>>>>>

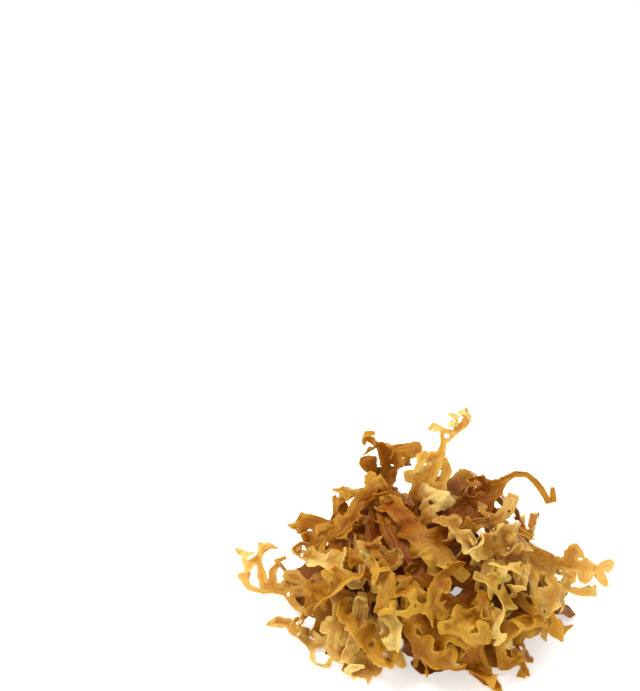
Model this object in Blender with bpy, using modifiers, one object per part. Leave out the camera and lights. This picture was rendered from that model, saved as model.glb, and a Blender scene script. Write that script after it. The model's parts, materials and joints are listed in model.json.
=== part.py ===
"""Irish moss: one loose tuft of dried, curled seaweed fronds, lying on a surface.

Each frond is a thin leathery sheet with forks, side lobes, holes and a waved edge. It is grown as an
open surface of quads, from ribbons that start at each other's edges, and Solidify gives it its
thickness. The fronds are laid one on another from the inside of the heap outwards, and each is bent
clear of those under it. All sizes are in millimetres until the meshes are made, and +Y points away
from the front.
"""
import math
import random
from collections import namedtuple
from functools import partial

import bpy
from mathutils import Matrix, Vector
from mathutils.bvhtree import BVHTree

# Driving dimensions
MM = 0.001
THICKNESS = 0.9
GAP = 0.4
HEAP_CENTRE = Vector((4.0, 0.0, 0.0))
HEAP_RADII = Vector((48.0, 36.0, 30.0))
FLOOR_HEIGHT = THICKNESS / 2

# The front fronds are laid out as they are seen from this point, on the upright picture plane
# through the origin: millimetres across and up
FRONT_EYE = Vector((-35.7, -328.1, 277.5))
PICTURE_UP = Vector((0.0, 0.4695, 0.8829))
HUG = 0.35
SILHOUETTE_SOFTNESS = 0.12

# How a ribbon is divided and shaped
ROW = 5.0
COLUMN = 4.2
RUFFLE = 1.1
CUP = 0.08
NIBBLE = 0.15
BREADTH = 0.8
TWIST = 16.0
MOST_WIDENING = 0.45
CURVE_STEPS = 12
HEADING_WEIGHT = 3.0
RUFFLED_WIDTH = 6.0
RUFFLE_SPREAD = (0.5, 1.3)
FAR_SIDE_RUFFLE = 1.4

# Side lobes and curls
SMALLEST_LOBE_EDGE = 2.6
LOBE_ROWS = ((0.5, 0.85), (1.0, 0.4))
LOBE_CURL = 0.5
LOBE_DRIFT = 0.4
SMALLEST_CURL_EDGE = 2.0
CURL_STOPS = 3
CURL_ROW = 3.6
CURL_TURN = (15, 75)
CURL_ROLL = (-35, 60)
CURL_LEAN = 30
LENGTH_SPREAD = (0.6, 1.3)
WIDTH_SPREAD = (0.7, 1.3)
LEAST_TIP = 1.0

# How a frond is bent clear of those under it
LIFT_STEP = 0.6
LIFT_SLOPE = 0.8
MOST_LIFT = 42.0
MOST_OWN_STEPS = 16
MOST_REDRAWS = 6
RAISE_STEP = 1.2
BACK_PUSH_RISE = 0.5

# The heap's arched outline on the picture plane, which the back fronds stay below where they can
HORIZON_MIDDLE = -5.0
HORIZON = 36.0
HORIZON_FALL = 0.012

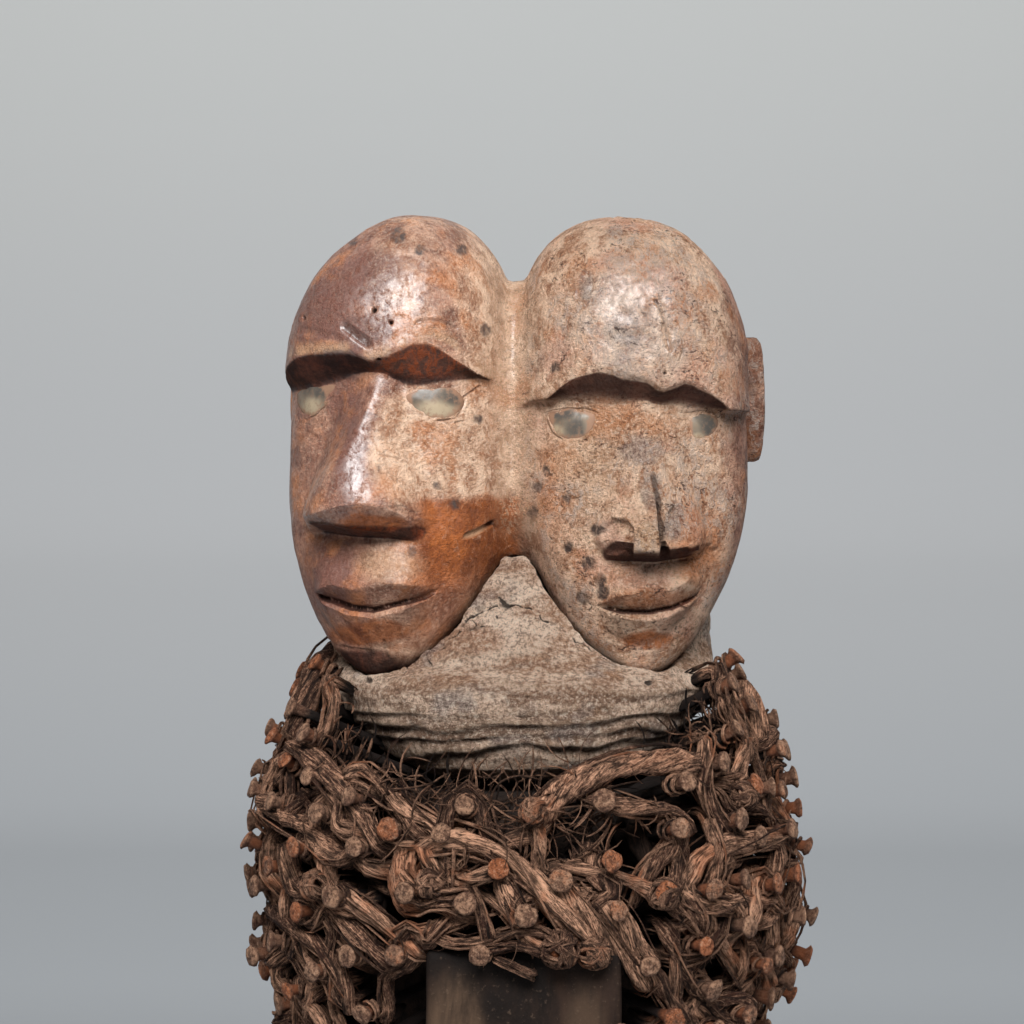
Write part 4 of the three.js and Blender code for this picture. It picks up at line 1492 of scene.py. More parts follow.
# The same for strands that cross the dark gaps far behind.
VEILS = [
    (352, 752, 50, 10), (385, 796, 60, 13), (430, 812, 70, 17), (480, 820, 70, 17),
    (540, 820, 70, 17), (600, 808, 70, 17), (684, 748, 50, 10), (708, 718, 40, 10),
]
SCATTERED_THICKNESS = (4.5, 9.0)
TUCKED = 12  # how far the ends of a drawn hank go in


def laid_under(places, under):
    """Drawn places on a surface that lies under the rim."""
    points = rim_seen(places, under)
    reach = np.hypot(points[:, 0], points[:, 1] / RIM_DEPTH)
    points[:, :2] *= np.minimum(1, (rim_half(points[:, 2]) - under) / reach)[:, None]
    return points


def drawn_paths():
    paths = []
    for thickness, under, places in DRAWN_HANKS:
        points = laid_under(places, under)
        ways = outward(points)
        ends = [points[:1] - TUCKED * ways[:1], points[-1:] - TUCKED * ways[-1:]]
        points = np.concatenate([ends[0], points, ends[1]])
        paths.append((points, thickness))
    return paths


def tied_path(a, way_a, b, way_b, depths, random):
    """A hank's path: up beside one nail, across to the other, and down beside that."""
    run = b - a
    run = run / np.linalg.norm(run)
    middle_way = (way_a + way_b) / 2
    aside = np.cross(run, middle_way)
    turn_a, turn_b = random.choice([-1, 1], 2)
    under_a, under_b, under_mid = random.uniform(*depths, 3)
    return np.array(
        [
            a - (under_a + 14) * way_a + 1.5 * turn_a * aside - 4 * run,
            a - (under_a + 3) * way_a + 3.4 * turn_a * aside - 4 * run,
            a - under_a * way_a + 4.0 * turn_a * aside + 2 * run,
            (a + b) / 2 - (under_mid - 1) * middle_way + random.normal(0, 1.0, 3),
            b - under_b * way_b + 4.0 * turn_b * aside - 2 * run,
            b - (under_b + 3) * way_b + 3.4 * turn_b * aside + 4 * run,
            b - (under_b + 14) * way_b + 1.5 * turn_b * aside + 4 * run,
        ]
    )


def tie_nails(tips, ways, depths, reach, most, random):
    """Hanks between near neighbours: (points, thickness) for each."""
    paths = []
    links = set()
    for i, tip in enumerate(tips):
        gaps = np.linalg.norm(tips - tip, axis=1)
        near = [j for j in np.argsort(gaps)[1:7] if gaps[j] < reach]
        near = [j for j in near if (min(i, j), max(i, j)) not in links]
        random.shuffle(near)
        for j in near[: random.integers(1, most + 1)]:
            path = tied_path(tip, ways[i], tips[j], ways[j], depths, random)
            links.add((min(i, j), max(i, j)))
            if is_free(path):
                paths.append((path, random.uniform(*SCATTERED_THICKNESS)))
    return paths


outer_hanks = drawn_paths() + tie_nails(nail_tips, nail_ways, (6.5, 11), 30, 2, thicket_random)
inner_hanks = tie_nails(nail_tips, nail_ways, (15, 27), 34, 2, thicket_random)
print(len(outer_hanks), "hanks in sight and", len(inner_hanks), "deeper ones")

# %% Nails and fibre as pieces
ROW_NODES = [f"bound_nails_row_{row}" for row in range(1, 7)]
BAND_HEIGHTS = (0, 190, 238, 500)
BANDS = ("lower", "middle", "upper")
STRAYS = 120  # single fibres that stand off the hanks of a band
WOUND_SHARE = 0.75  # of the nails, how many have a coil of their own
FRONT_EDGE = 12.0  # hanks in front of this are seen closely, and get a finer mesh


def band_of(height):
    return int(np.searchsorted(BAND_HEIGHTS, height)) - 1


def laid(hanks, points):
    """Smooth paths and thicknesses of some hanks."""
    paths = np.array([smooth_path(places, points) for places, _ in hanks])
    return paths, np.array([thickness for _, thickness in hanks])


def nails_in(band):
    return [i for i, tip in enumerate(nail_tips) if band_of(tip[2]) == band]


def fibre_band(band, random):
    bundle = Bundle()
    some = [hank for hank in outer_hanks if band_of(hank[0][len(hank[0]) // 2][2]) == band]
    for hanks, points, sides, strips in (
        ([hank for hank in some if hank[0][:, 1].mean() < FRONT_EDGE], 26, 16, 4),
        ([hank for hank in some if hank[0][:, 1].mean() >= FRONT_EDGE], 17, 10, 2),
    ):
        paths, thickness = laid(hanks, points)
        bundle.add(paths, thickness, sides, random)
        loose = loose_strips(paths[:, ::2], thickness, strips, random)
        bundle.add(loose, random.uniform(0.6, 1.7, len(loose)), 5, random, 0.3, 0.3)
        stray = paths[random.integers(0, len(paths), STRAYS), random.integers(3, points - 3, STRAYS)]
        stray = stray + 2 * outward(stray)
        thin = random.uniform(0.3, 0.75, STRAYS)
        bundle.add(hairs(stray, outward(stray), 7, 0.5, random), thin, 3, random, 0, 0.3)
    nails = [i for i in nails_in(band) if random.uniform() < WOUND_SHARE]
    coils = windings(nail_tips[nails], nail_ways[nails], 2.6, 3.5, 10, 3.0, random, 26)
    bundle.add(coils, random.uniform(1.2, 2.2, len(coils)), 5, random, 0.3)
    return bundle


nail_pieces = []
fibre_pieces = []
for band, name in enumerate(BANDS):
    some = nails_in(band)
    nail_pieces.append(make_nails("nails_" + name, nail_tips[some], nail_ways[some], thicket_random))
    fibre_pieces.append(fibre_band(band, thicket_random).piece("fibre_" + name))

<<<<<

* **AIM**
Quote only the stretch of lines that starts the data above and ends with the line containing "on a surface.", both included.

* **ANSWER TO THE TASK**
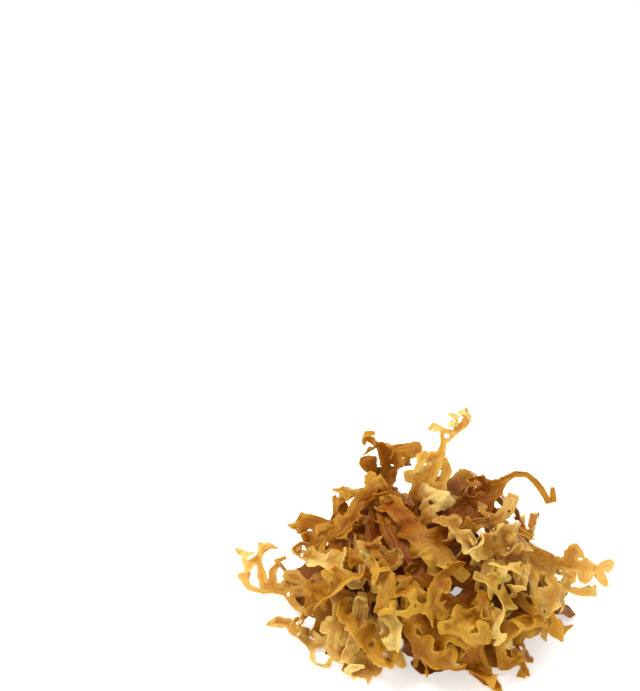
Model this object in Blender with bpy, using modifiers, one object per part. Leave out the camera and lights. This picture was rendered from that model, saved as model.glb, and a Blender scene script. Write that script after it. The model's parts, materials and joints are listed in model.json.
=== part.py ===
"""Irish moss: one loose tuft of dried, curled seaweed fronds, lying on a surface.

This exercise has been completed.